LWCF uses royalties from environmentally damaging practices (think offshore oil and gas drilling), and puts the money to pro-environment use — funding federal, state and local efforts to protect our environment. These projects include everything from purchasing land for conservation to maintaining local hiking trails and campgrounds, and LWCF has funded at least one project in almost every county of every state across the country.
Despite LWCF’s many successes, we still lose about two football fields worth of nature per minute in this country. We knew that we could do more to protect nature if LWCF wasn’t chronically underfunded. Throughout most of its history, less than half of the money allocated into the fund was appropriated by Congress, leading to a $22 billion shortfall.

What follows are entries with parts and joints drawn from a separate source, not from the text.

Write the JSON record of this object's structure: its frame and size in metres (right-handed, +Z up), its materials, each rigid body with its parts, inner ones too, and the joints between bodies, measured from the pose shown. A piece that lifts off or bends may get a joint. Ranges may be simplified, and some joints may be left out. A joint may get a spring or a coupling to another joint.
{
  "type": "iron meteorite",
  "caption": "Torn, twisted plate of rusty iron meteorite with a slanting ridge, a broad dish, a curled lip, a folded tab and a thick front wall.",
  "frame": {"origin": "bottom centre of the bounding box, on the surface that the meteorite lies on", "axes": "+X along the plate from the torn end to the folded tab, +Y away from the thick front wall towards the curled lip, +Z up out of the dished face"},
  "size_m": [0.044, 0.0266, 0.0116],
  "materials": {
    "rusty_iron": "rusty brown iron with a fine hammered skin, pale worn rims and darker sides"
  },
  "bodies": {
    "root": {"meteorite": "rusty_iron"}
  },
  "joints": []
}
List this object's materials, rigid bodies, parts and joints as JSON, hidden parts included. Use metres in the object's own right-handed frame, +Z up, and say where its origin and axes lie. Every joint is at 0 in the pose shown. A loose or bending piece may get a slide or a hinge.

It has also long been the responsibility of Congress to periodically reauthorize LWCF’s existence. But, when it failed to do so in September 2018, LWCF was set to expire. Our Conservation team immediately went to work.
Our advocates met with outgoing and then new members of Congress, urging them to prioritize the program, and our national research partner set out to persuade then-Interior Secretary Ryan Zinke to save LWCF. A few months later, a bipartisan deal was struck to reauthorize the program. Our attention quickly shifted to making sure the program would also be fully funded.
For more than a year, our advocates campaigned for legislation to guarantee full and permanent LWCF funding, gathering photo petitions from supporters across the country and partnering with members of Congress and local officials in key states.
In early 2020, that work paid off with the introduction of the Great American Outdoors Act.